Each line below should be reproduced without any alteration.
:: Input ::
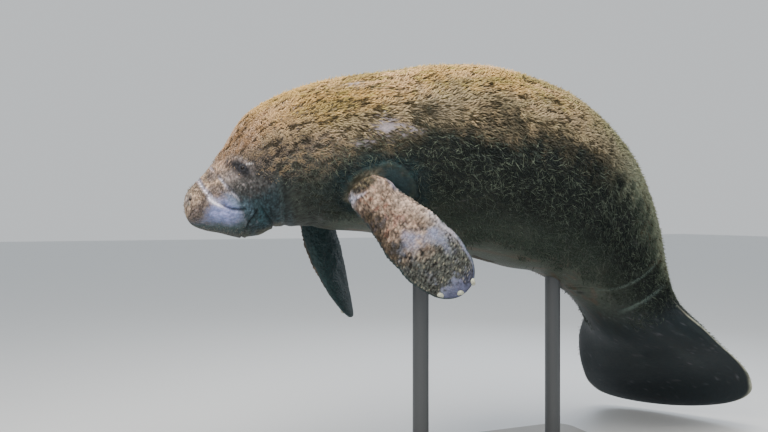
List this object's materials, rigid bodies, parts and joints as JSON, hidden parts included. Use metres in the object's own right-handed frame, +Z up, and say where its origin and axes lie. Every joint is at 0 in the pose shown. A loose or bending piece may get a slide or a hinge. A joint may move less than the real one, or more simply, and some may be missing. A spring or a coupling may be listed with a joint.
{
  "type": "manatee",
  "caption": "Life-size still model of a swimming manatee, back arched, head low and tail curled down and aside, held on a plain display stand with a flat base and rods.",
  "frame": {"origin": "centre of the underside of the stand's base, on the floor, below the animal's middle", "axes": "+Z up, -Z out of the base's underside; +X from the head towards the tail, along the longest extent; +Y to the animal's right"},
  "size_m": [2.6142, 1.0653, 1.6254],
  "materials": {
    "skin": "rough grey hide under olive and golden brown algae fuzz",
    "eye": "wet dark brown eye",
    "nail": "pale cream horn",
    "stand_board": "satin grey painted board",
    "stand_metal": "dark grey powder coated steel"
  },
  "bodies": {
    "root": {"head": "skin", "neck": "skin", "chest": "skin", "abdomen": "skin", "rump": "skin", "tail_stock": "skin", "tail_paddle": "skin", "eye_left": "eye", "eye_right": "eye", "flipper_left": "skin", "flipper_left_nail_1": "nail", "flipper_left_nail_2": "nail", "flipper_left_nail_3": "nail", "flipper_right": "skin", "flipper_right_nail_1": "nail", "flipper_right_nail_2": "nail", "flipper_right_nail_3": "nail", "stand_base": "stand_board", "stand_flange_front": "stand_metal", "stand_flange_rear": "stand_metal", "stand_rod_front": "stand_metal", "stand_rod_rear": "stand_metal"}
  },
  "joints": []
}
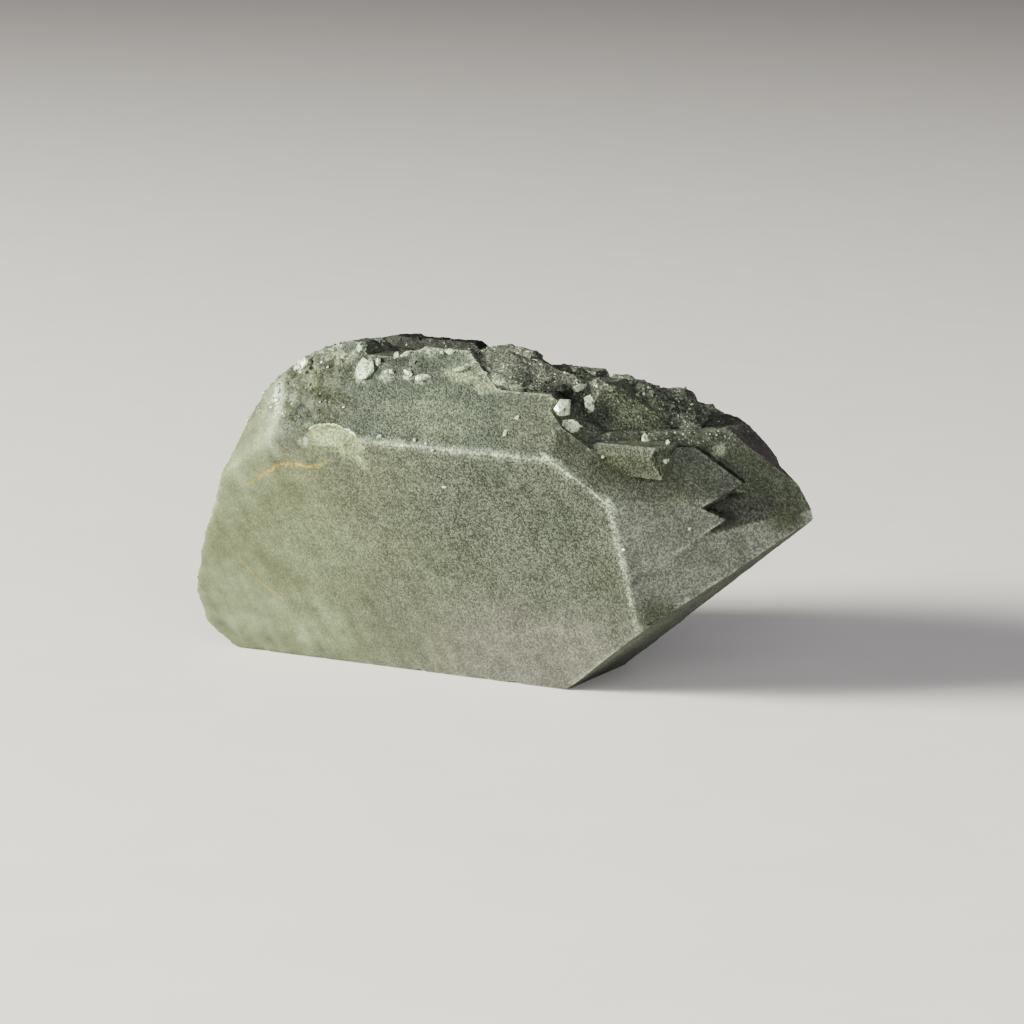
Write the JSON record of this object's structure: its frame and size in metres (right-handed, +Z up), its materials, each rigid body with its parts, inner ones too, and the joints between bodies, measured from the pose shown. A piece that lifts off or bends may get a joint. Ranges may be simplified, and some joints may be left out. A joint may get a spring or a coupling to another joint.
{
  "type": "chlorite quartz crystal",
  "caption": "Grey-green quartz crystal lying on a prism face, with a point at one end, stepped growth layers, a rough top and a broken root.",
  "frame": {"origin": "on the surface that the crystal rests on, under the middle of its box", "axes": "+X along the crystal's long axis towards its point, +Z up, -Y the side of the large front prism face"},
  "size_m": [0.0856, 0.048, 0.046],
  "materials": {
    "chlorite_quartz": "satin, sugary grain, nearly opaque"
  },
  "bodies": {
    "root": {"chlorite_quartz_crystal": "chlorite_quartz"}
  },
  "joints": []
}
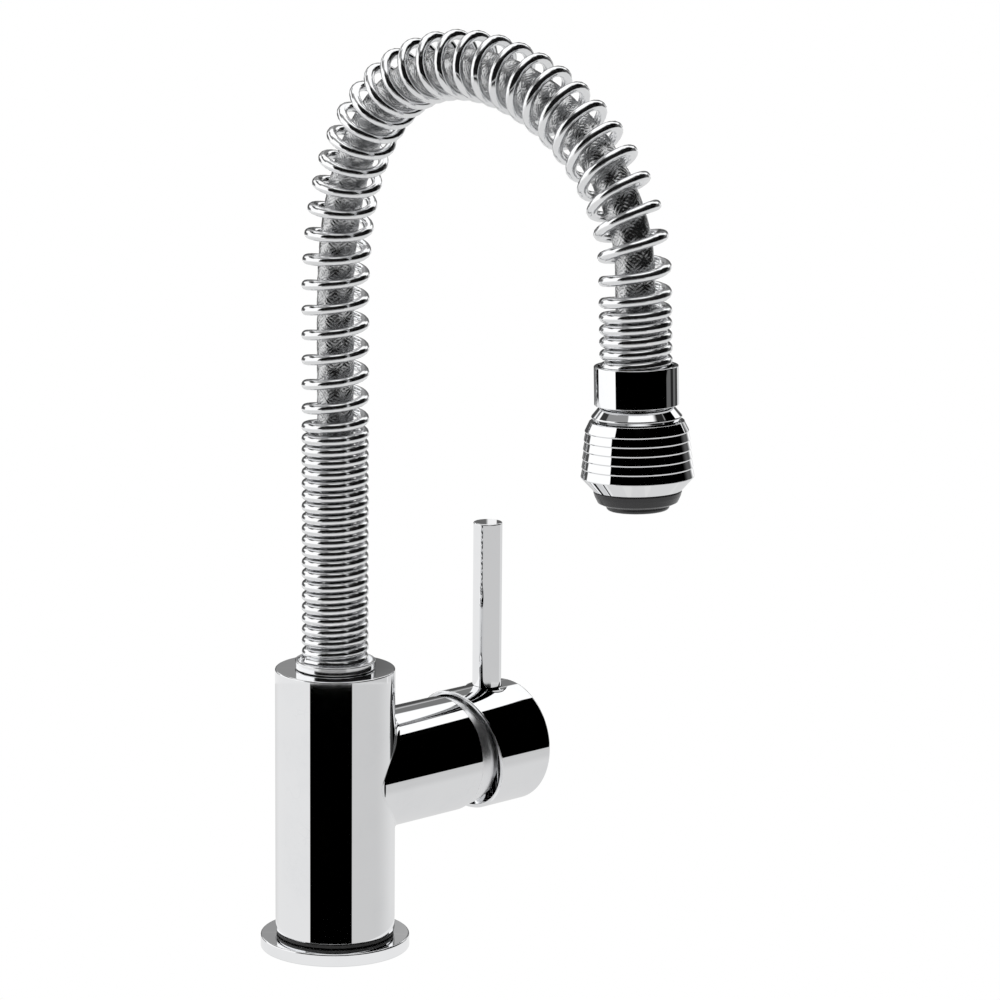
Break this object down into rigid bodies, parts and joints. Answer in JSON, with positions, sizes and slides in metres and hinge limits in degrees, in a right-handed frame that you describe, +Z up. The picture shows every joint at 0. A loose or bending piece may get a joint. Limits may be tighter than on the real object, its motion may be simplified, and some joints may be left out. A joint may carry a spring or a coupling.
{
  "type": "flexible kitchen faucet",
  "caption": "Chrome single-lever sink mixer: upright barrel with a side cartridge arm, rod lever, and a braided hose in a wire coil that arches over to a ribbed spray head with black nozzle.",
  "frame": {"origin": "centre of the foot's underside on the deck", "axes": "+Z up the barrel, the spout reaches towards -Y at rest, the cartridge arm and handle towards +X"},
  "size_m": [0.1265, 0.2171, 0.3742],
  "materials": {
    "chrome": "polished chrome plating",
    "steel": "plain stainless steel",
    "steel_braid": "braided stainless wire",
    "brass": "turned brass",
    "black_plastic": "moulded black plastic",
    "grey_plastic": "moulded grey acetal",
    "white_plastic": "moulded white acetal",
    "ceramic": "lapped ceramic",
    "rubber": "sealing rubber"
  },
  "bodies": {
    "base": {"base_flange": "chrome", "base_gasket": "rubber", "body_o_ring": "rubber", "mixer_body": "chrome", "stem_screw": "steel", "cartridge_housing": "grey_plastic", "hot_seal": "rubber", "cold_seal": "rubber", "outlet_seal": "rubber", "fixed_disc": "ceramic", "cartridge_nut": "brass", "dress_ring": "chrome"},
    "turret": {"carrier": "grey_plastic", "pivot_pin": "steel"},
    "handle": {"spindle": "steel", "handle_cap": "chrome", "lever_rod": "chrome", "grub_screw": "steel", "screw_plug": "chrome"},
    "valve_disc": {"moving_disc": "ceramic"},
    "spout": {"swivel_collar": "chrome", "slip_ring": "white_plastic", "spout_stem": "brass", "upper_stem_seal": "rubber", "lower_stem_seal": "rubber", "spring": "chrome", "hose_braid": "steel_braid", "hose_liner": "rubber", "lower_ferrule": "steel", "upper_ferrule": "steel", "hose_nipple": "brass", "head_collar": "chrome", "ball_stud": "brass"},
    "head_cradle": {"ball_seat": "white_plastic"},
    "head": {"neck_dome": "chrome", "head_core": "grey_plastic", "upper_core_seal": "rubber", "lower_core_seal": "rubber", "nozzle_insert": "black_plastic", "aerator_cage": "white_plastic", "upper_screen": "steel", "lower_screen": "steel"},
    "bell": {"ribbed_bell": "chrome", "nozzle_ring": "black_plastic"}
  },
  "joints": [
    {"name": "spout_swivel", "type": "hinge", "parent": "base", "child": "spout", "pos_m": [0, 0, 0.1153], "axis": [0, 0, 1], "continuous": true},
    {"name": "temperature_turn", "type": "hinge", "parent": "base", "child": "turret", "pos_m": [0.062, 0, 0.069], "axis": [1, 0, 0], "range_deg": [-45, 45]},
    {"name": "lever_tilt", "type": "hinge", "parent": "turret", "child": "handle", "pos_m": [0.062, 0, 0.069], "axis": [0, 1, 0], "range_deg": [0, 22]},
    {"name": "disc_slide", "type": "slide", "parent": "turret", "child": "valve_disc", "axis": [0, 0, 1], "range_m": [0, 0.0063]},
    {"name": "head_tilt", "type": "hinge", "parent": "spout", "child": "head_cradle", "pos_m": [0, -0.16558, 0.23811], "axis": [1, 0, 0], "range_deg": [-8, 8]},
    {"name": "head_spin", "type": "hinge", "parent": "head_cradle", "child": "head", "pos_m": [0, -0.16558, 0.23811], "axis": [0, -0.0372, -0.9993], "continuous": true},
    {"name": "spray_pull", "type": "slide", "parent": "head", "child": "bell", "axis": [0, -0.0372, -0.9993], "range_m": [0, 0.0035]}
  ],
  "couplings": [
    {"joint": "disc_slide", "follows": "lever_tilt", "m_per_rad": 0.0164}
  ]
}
:::
Completed exercise.
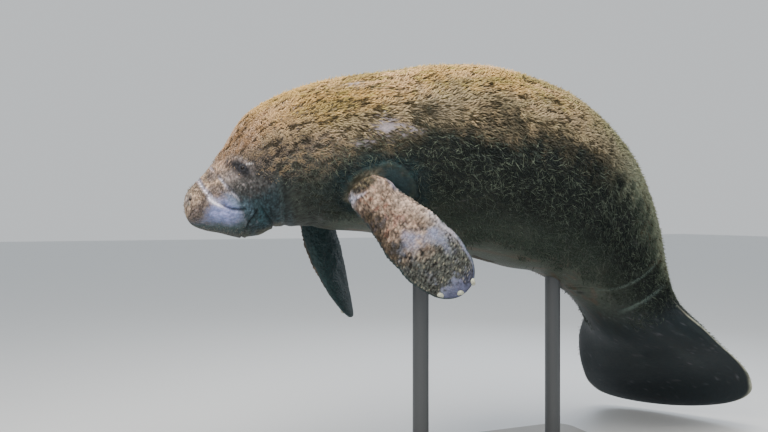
List this object's materials, rigid bodies, parts and joints as JSON, hidden parts included. Use metres in the object's own right-handed frame, +Z up, and say where its origin and axes lie. Every joint is at 0 in the pose shown. A loose or bending piece may get a slide or a hinge. A joint may move less than the real one, or more simply, and some may be missing. A spring or a coupling may be listed with a joint.
{
  "type": "manatee",
  "caption": "Life-size still model of a swimming manatee, back arched, head low and tail curled down and aside, held on a plain display stand with a flat base and rods.",
  "frame": {"origin": "centre of the underside of the stand's base, on the floor, below the animal's middle", "axes": "+Z up, -Z out of the base's underside; +X from the head towards the tail, along the longest extent; +Y to the animal's right"},
  "size_m": [2.6142, 1.0653, 1.6254],
  "materials": {
    "skin": "rough grey hide under olive and golden brown algae fuzz",
    "eye": "wet dark brown eye",
    "nail": "pale cream horn",
    "stand_board": "satin grey painted board",
    "stand_metal": "dark grey powder coated steel"
  },
  "bodies": {
    "root": {"head": "skin", "neck": "skin", "chest": "skin", "abdomen": "skin", "rump": "skin", "tail_stock": "skin", "tail_paddle": "skin", "eye_left": "eye", "eye_right": "eye", "flipper_left": "skin", "flipper_left_nail_1": "nail", "flipper_left_nail_2": "nail", "flipper_left_nail_3": "nail", "flipper_right": "skin", "flipper_right_nail_1": "nail", "flipper_right_nail_2": "nail", "flipper_right_nail_3": "nail", "stand_base": "stand_board", "stand_flange_front": "stand_metal", "stand_flange_rear": "stand_metal", "stand_rod_front": "stand_metal", "stand_rod_rear": "stand_metal"}
  },
  "joints": []
}
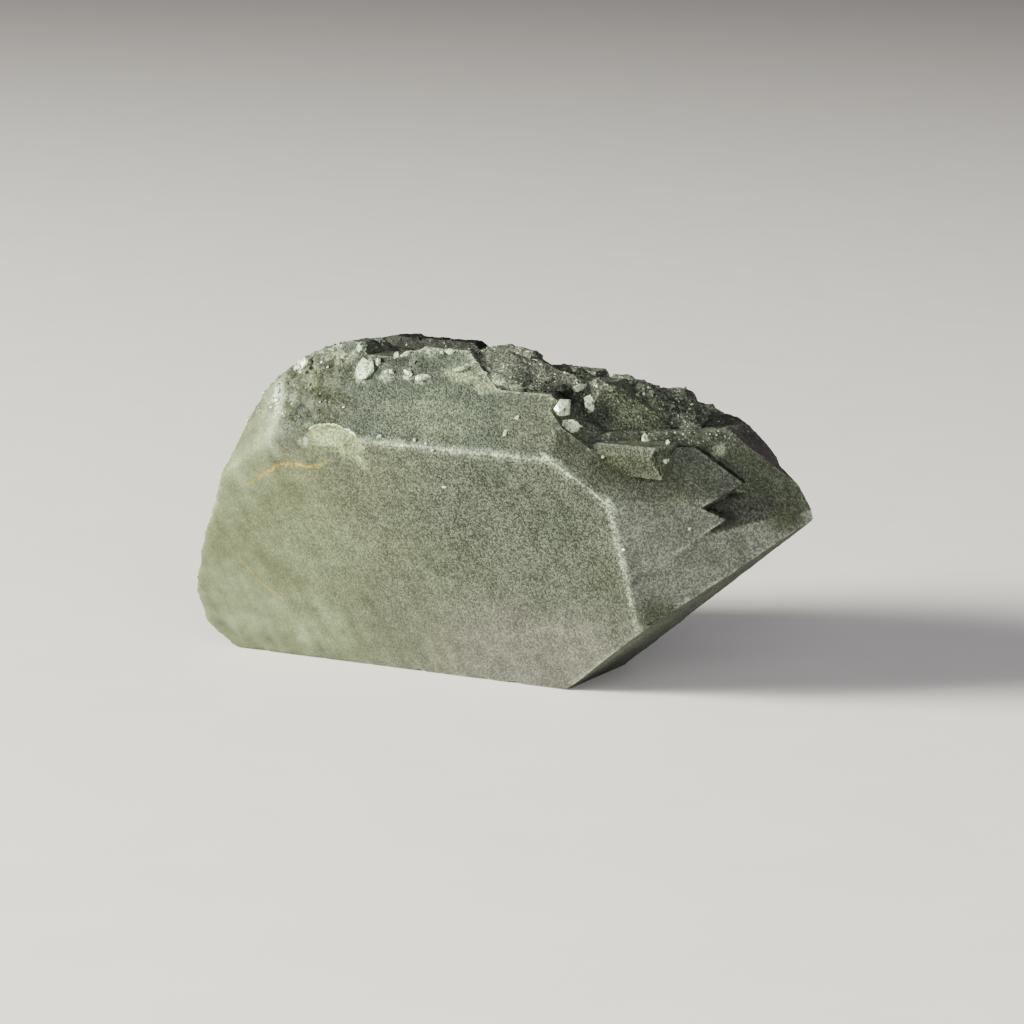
Write the JSON record of this object's structure: its frame and size in metres (right-handed, +Z up), its materials, each rigid body with its parts, inner ones too, and the joints between bodies, measured from the pose shown. A piece that lifts off or bends may get a joint. Ranges may be simplified, and some joints may be left out. A joint may get a spring or a coupling to another joint.
{
  "type": "chlorite quartz crystal",
  "caption": "Grey-green quartz crystal lying on a prism face, with a point at one end, stepped growth layers, a rough top and a broken root.",
  "frame": {"origin": "on the surface that the crystal rests on, under the middle of its box", "axes": "+X along the crystal's long axis towards its point, +Z up, -Y the side of the large front prism face"},
  "size_m": [0.0856, 0.048, 0.046],
  "materials": {
    "chlorite_quartz": "satin, sugary grain, nearly opaque"
  },
  "bodies": {
    "root": {"chlorite_quartz_crystal": "chlorite_quartz"}
  },
  "joints": []
}
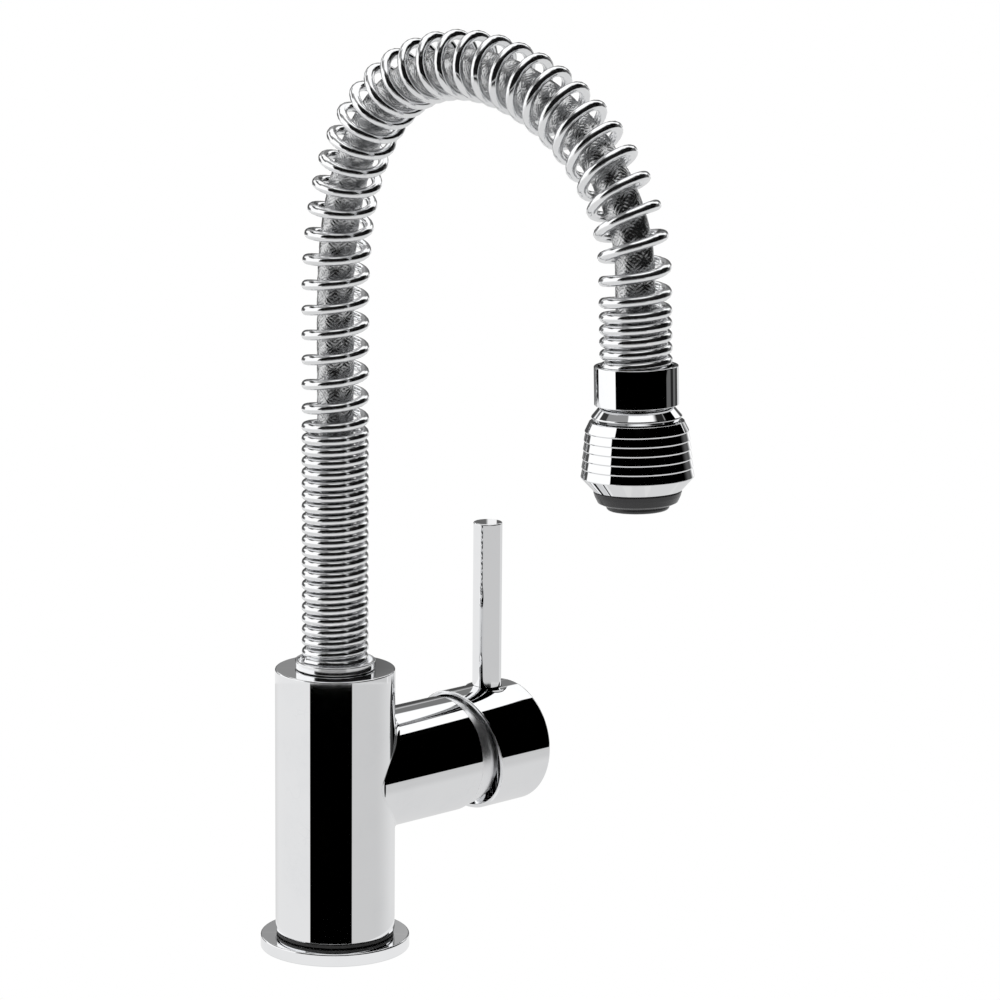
Break this object down into rigid bodies, parts and joints. Answer in JSON, with positions, sizes and slides in metres and hinge limits in degrees, in a right-handed frame that you describe, +Z up. The picture shows every joint at 0. A loose or bending piece may get a joint. Limits may be tighter than on the real object, its motion may be simplified, and some joints may be left out. A joint may carry a spring or a coupling.
{
  "type": "flexible kitchen faucet",
  "caption": "Chrome single-lever sink mixer: upright barrel with a side cartridge arm, rod lever, and a braided hose in a wire coil that arches over to a ribbed spray head with black nozzle.",
  "frame": {"origin": "centre of the foot's underside on the deck", "axes": "+Z up the barrel, the spout reaches towards -Y at rest, the cartridge arm and handle towards +X"},
  "size_m": [0.1265, 0.2171, 0.3742],
  "materials": {
    "chrome": "polished chrome plating",
    "steel": "plain stainless steel",
    "steel_braid": "braided stainless wire",
    "brass": "turned brass",
    "black_plastic": "moulded black plastic",
    "grey_plastic": "moulded grey acetal",
    "white_plastic": "moulded white acetal",
    "ceramic": "lapped ceramic",
    "rubber": "sealing rubber"
  },
  "bodies": {
    "base": {"base_flange": "chrome", "base_gasket": "rubber", "body_o_ring": "rubber", "mixer_body": "chrome", "stem_screw": "steel", "cartridge_housing": "grey_plastic", "hot_seal": "rubber", "cold_seal": "rubber", "outlet_seal": "rubber", "fixed_disc": "ceramic", "cartridge_nut": "brass", "dress_ring": "chrome"},
    "turret": {"carrier": "grey_plastic", "pivot_pin": "steel"},
    "handle": {"spindle": "steel", "handle_cap": "chrome", "lever_rod": "chrome", "grub_screw": "steel", "screw_plug": "chrome"},
    "valve_disc": {"moving_disc": "ceramic"},
    "spout": {"swivel_collar": "chrome", "slip_ring": "white_plastic", "spout_stem": "brass", "upper_stem_seal": "rubber", "lower_stem_seal": "rubber", "spring": "chrome", "hose_braid": "steel_braid", "hose_liner": "rubber", "lower_ferrule": "steel", "upper_ferrule": "steel", "hose_nipple": "brass", "head_collar": "chrome", "ball_stud": "brass"},
    "head_cradle": {"ball_seat": "white_plastic"},
    "head": {"neck_dome": "chrome", "head_core": "grey_plastic", "upper_core_seal": "rubber", "lower_core_seal": "rubber", "nozzle_insert": "black_plastic", "aerator_cage": "white_plastic", "upper_screen": "steel", "lower_screen": "steel"},
    "bell": {"ribbed_bell": "chrome", "nozzle_ring": "black_plastic"}
  },
  "joints": [
    {"name": "spout_swivel", "type": "hinge", "parent": "base", "child": "spout", "pos_m": [0, 0, 0.1153], "axis": [0, 0, 1], "continuous": true},
    {"name": "temperature_turn", "type": "hinge", "parent": "base", "child": "turret", "pos_m": [0.062, 0, 0.069], "axis": [1, 0, 0], "range_deg": [-45, 45]},
    {"name": "lever_tilt", "type": "hinge", "parent": "turret", "child": "handle", "pos_m": [0.062, 0, 0.069], "axis": [0, 1, 0], "range_deg": [0, 22]},
    {"name": "disc_slide", "type": "slide", "parent": "turret", "child": "valve_disc", "axis": [0, 0, 1], "range_m": [0, 0.0063]},
    {"name": "head_tilt", "type": "hinge", "parent": "spout", "child": "head_cradle", "pos_m": [0, -0.16558, 0.23811], "axis": [1, 0, 0], "range_deg": [-8, 8]},
    {"name": "head_spin", "type": "hinge", "parent": "head_cradle", "child": "head", "pos_m": [0, -0.16558, 0.23811], "axis": [0, -0.0372, -0.9993], "continuous": true},
    {"name": "spray_pull", "type": "slide", "parent": "head", "child": "bell", "axis": [0, -0.0372, -0.9993], "range_m": [0, 0.0035]}
  ],
  "couplings": [
    {"joint": "disc_slide", "follows": "lever_tilt", "m_per_rad": 0.0164}
  ]
}